• _Job_: Copy exactly, please, the lines of the data from its start through the line containing "0, right: 0".

[Entries with model source code]

--

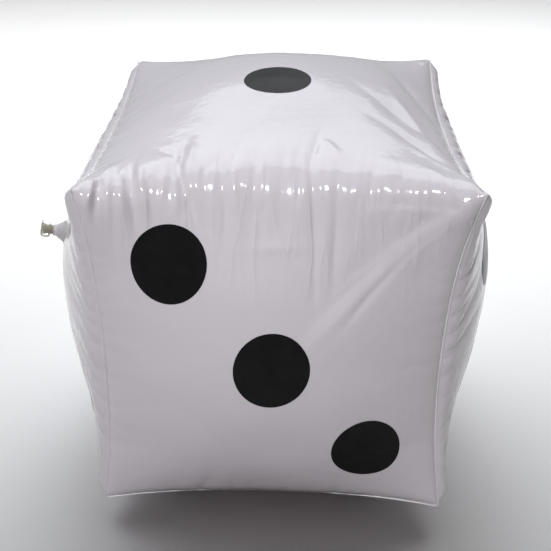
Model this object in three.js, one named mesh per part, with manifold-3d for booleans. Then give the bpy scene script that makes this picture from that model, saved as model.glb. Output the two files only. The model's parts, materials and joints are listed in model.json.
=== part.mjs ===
// An inflatable giant yard die: six square film faces blown up into a soft cube, with
// welded seams, printed pips and an oral inflation valve in one side panel.
// Millimetres, +Z up. The die rests on z = 0, with the origin at the middle of the
// patch that it rests on. The face with three pips looks along -Y, and +X is to its right.

import * as THREE from 'three';
import { mergeVertices } from 'three/addons/utils/BufferGeometryUtils.js';
import Module from 'manifold-3d';

// Driving dimensions of the film.
const PANEL_SIDE = 500;
const HALF = PANEL_SIDE / 2;
const FILM = 0.3;
const CORNER_REACH = 0.975 * HALF;
const EDGE_ARC_POWER = 2.2;
const CROWN_FULLNESS = 0.86;
const SIDEWAYS_SPREAD = 0.056;
const CONTACT_SINK = 5;
const CELLS = 16;
const SEAM_INSET = 0.8 / HALF;

// How far the middle of an edge is pulled in along the outward normal of the first face
// of the pair. The loose fold between front and top is pushed back and up.
const EDGE_PULL = 22;
const EDGE_PULLS = {
  'front>top': 52,
  'top>front': -12,
  'front>left': 16,
  'left>front': 16,
  'front>right': 36,
  'right>front': 20,
  'top>left': 29,
  'left>top': -2,
  'top>right': 29,
  'right>top': 10,
  'top>back': 4,
  'back>top': 13,
  'bottom>front': 12,
  'front>bottom': 12,
};

// How far a face bulges over its edges, and how that changes along the face.
const CROWNS = { front: 97, top: 73, back: 94, bottom: 90, left: 107, right: 106 };
const CROWN_LEANS = { front: -0.08, top: 0.44, back: 0, bottom: -0.08, left: 0, right: 0 };

// How far a corner sits from its place on an even cube.
const CORNER_SHIFTS = [
  { corner: [-1, -1, 1], shift: [-4, 4, -4] },
  { corner: [1, -1, 1], shift: [1, -4, 5] },
  { corner: [-1, -1, -1], shift: [-3, 1, -7] },
  { corner: [1, -1, -1], shift: [-9, -6, -1] },
  { corner: [-1, 1, 1], shift: [4, 1, -4] },
  { corner: [1, 1, 1], shift: [-11, 2, 7] },
];
const SHIFT_LIMIT = 1.1;

// Welded seam fins.
const FIN_WIDTH = 4;
const FIN_THICKNESS = 0.5;
const FIN_GAP = 0.5;
const FIN_CORNER_TURN = 24;
const CROSS_FIN_REACH = 0.985;

// Printed pips, as shares of half a face where they say share.
const PIP_RADIUS = 51.5;
const PIP_LIFT = 0.8;
const PIP_INK = 0.4;
const PIP_SEGMENTS = 20;
const WIDE_SHARE = 0.547;
const CLOSE_SHARE = 0.41;
const RIGHT_PRINT_DROP = 0.05;

// Inflation valve. Heights run outwards from the film along the valve's own axis.
const VALVE_ACROSS = 0.3;
const VALVE_ALONG = 0.44;
const VALVE_HOLE_RADIUS = 17.4;
const VALVE_SEGMENTS = 24;
const BORE_RADIUS = 4.2;
const STEM_RADIUS = 6.2;
const STEM_INNER_END = 6;
const STEM_OUTER_END = 30;
const LIP_RADIUS = 7.4;
const LIP_HEIGHT = 2.5;
const CONE_FOOT_RADIUS = 17;
const CONE_FOOT_BOTTOM = -1.7;
const CONE_FOOT_THICKNESS = 1.1;
const CONE_FOOT_WIDTH = 4.5;
const CONE_WALL = 1;
const CONE_NECK_START = 13;
const CONE_NECK_END = 16;
const FLANGE_INNER_RADIUS = 12;
const FLANGE_OUTER_RADIUS = 21;
const FLANGE_BOTTOM = -2.8;
const FLANGE_TOP = -2;
const PLUG_RADIUS = 3.8;
const PLUG_TIP = 18;
const PLUG_LEAD_IN = 1.5;
const PLUG_LEAD_IN_DEPTH = 0.6;
const CAP_RADIUS = 8.2;
const CAP_THICKNESS = 3;
const CAP_ROUNDING = 1;
const TAB_REACH = 12.5;
const TAB_WIDTH = 6;
const TAB_THICKNESS = 1.5;
const TAB_SEGMENTS = 8;
const MERGE_OVERLAP = 0.8;
const STRAP_RING_START = 20;
const STRAP_RING_END = 22.5;
const STRAP_RING_RADIUS = 8.2;
const STRAP_WIDTH = 3.6;
const STRAP_THICKNESS = 1.1;
const STRAP_BULGE = 3.8;
const STRAP_STEPS = 12;
const FLAP_RADIUS = 5.9;
const FLAP_BOTTOM = 5;
const FLAP_TOP = 5.6;
const FIT_GAP = 0.4;

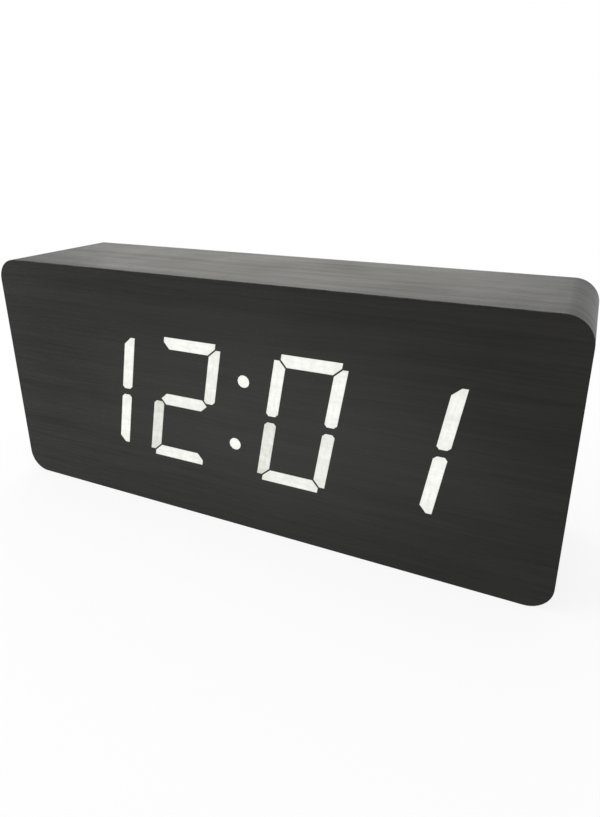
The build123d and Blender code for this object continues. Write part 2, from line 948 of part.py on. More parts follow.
def tab_slots():
    """The slots in the bay's floor for the solder tabs of the two end contacts."""
    width = tab_width + 2 * tab_slot_clearance
    x_low = contact_face(1) - tab_slot_clearance
    slots = [
        block(x_low, bay_right, bay_outer_floor, bay_floor, z - width / 2, z + width / 2) for z in end_rows()
    ]
    return slots[0] + slots[1]


def socket_outline(extra):
    """The power socket's outline, wide at the top and narrow at the bottom, grown by a little all round."""
    half_width = socket_width / 2 + extra
    half_height = socket_height / 2 + extra
    points = [
        (-half_width, half_height),
        (-half_width, -half_height + socket_chamfer),
        (-half_width + socket_chamfer, -half_height),
        (half_width - socket_chamfer, -half_height),
        (half_width, -half_height + socket_chamfer),
        (half_width, half_height),
    ]
    return Pos(control_centre, socket_row) * make_face(Polyline(*points, close=True))


def socket_opening():
    """The opening in the tray for the power socket."""
    return slab(socket_outline(socket_opening_clearance), plate_inner, board_outer)


def vents():
    """The slots beside the thermometer and the hole in front of the microphone."""
    column = control_centre + sensor_column
    first = column - (vent_count - 1) * vent_pitch / 2
    cut = disc(control_centre - sensor_column, socket_row, microphone_hole, plate_inner, board_outer)
    for index in range(vent_count):
        slot = Rot(0, 0, 90) * SlotOverall(vent_length, vent_width)
        cut += slab(Pos(first + index * vent_pitch, socket_row) * slot, plate_inner, board_outer)
    return cut


# Door of the bay

def make_door():
    """The door with its rounded hinge edge, two hinge pins, the spring latch, grip ribs and an arrow."""
    door = plate(door_width, door_height, door_corner_radius, door_inner, board_outer, x=bay_centre)
    hinge_strip = block(
        bay_centre - door_width / 2,
        bay_centre + door_width / 2,
        door_inner,
        board_outer,
        door_bottom,
        hinge_height,
    )
    barrel = Cylinder(door_thickness / 2, door_width)
    pins = Cylinder(hinge_pin_diameter / 2, door_width + 2 * hinge_pin_length)
    on_hinge = Pos(bay_centre, hinge_depth, hinge_height) * Rot(0, 90, 0)
    door = door - hinge_strip + on_hinge * barrel + on_hinge * pins
    door -= latch_slots()
    door += latch_nose() + grip_ribs()
    arrow = RegularPolygon(arrow_size, 3, rotation=90)
    arrow_height = door_top - latch_height - 2 * arrow_size
    return door - slab(Pos(bay_centre, arrow_height) * arrow, board_outer - mark_depth, board_outer)


def latch_slots():
    """Slots on both sides of the latch, which leave it hanging from its lower end."""
    cut = None
    for side in (-1, 1):
        x = bay_centre + side * (latch_width + latch_slot) / 2
        slot = block(
            x - latch_slot / 2,
            x + latch_slot / 2,
            door_inner,
            board_outer,
            door_top - latch_height,
            door_top,
        )
        cut = slot if cut is None else cut + slot
    return cut


def latch_nose():
    """The nose on the latch's upper edge, drawn pressed in, as it is while the door opens."""
    return block(
        bay_centre - latch_nose_width / 2,
        bay_centre + latch_nose_width / 2,
        door_inner,
        door_inner + latch_nose_thickness,
        door_top - latch_nose_thickness,
        door_top + latch_nose_reach,
    )


def grip_ribs():
    """Low ribs across the latch for a fingertip."""
    length = latch_width * grip_rib_share
    ribs = None
    for index in range(grip_rib_count):
        z = door_top - grip_rib_pitch * (index + 1)
        rib = block(
            bay_centre - length / 2,
            bay_centre + length / 2,
            board_outer - mark_depth,
            board_outer + grip_rib_height,
            z - grip_rib_width / 2,
            z + grip_rib_width / 2,
        )
        ribs = rib if ribs is None else ribs + rib
    return ribs


def make_door_foam():
    """The foam pad inside the door that keeps the cells from rattling."""
    outline = Rectangle(cell_length - 2 * foam_inset, bay_height - 2 * foam_inset)
    return slab(Pos(bay_centre, middle_height) * outline, door_inner - foam_thickness, door_inner)


# Cells and contacts

def end_rows():
    """The two rows whose contacts at the right end feed the leads."""
    rows = cell_rows()
    return rows[0], rows[-1]


def cell_ends(row):
    """Where a cell's flat end and its nub's tip lie along X."""
    side = nub_side(row)
    tip = contact_face(side) - side * dimple_height
    return tip - side * cell_length, tip


def along_x(radius, x_from, x_to, z):
    """A round bar along X on a cell's axis."""
    bar = Cylinder(radius, abs(x_to - x_from))
    return Pos((x_from + x_to) / 2, cell_axis, z) * Rot(0, 90, 0) * bar


def make_cell_jackets():
    """The wrapped bodies of the cells."""
    jackets = []
    for row, z in enumerate(cell_rows()):
        flat_end, tip = cell_ends(row)
        shoulder = tip - nub_side(row) * cell_nub_length
        body = along_x(cell_diameter / 2, flat_end, shoulder, z)
        rims = body.edges().filter_by(GeomType.CIRCLE)
        jackets.append(fillet(rims, cell_rim_round))
    return group(jackets)


def make_cell_nubs():
    """The raised positive ends of the cells."""
    nubs = []
    for row, z in enumerate(cell_rows()):
        tip = cell_ends(row)[1]
        nubs.append(along_x(cell_nub_diameter / 2, tip - nub_side(row) * cell_nub_length, tip, z))
    return group(nubs)


def contact_face(side):
    """Where the free face of the contacts at one end of the bay lies along X."""
    return bay_centre + side * (bay_length / 2 - contact_wall_gap - contact_thickness)


def contact_plate(side, z_low, z_high):
    """A flat contact that stands against one end wall of the bay."""
    inner = contact_face(side)
    outer = inner + side * contact_thickness
    y_low = cell_axis - contact_height / 2
    return block(min(inner, outer), max(inner, outer), y_low, y_low + contact_height, z_low, z_high)


def dimple(side, z):
    """The pressed dimple that meets a cell's nub."""
    base = contact_face(side)
    return along_x(dimple_diameter / 2, base, base - side * dimple_height, z)


def make_bridge_contacts():
    """The contacts that join one cell to the next: two at the left end, one at the right."""
    rows = cell_rows()
    reach = contact_width / 2
    bridges = []
    for side, low, high in ((-1, 0, 1), (-1, 2, 3), (1, 1, 2)):
        bridge = contact_plate(side, rows[low] - reach, rows[high] + reach)
        for row in (low, high):
            if nub_side(row) == side:
                bridge += dimple(side, rows[row])
        bridges.append(bridge)
    return group(bridges)


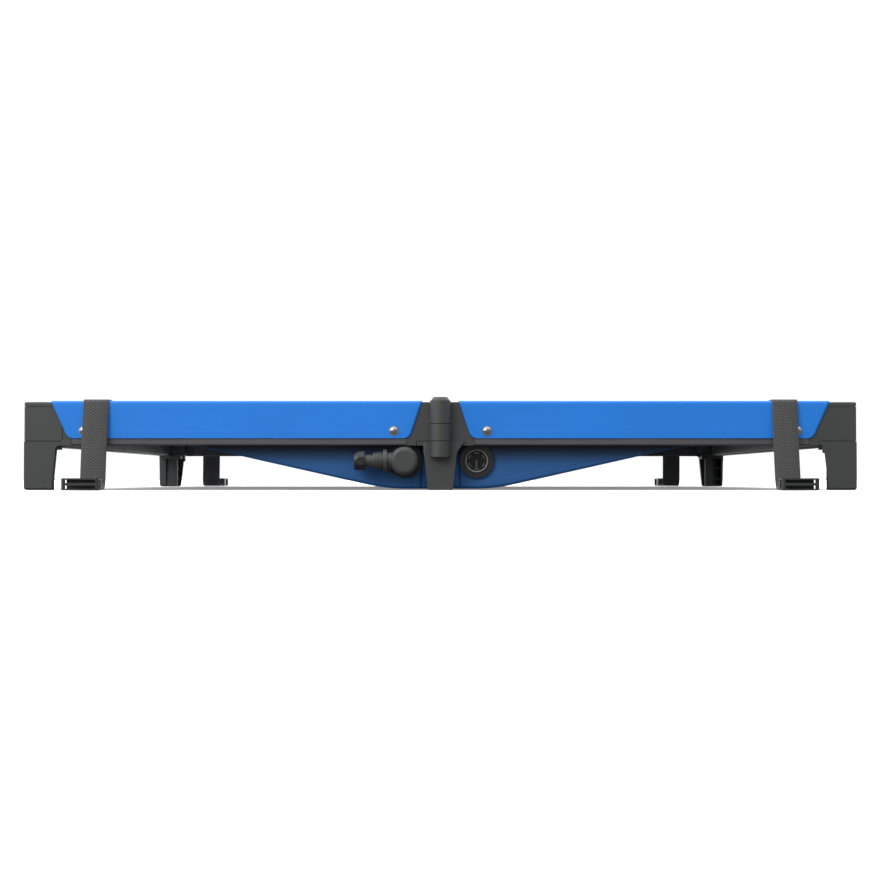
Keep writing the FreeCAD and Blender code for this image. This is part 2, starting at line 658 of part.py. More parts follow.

--

• _Task result_:
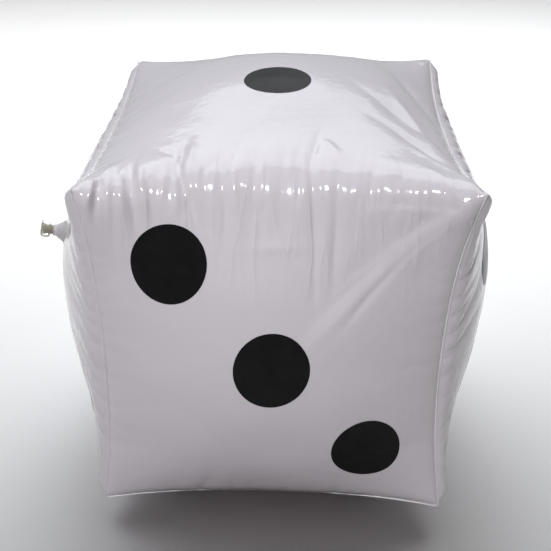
Model this object in three.js, one named mesh per part, with manifold-3d for booleans. Then give the bpy scene script that makes this picture from that model, saved as model.glb. Output the two files only. The model's parts, materials and joints are listed in model.json.
=== part.mjs ===
// An inflatable giant yard die: six square film faces blown up into a soft cube, with
// welded seams, printed pips and an oral inflation valve in one side panel.
// Millimetres, +Z up. The die rests on z = 0, with the origin at the middle of the
// patch that it rests on. The face with three pips looks along -Y, and +X is to its right.

import * as THREE from 'three';
import { mergeVertices } from 'three/addons/utils/BufferGeometryUtils.js';
import Module from 'manifold-3d';

// Driving dimensions of the film.
const PANEL_SIDE = 500;
const HALF = PANEL_SIDE / 2;
const FILM = 0.3;
const CORNER_REACH = 0.975 * HALF;
const EDGE_ARC_POWER = 2.2;
const CROWN_FULLNESS = 0.86;
const SIDEWAYS_SPREAD = 0.056;
const CONTACT_SINK = 5;
const CELLS = 16;
const SEAM_INSET = 0.8 / HALF;

// How far the middle of an edge is pulled in along the outward normal of the first face
// of the pair. The loose fold between front and top is pushed back and up.
const EDGE_PULL = 22;
const EDGE_PULLS = {
  'front>top': 52,
  'top>front': -12,
  'front>left': 16,
  'left>front': 16,
  'front>right': 36,
  'right>front': 20,
  'top>left': 29,
  'left>top': -2,
  'top>right': 29,
  'right>top': 10,
  'top>back': 4,
  'back>top': 13,
  'bottom>front': 12,
  'front>bottom': 12,
};

// How far a face bulges over its edges, and how that changes along the face.
const CROWNS = { front: 97, top: 73, back: 94, bottom: 90, left: 107, right: 106 };
const CROWN_LEANS = { front: -0.08, top: 0.44, back: 0, bottom: -0.08, left: 0, right: 0 };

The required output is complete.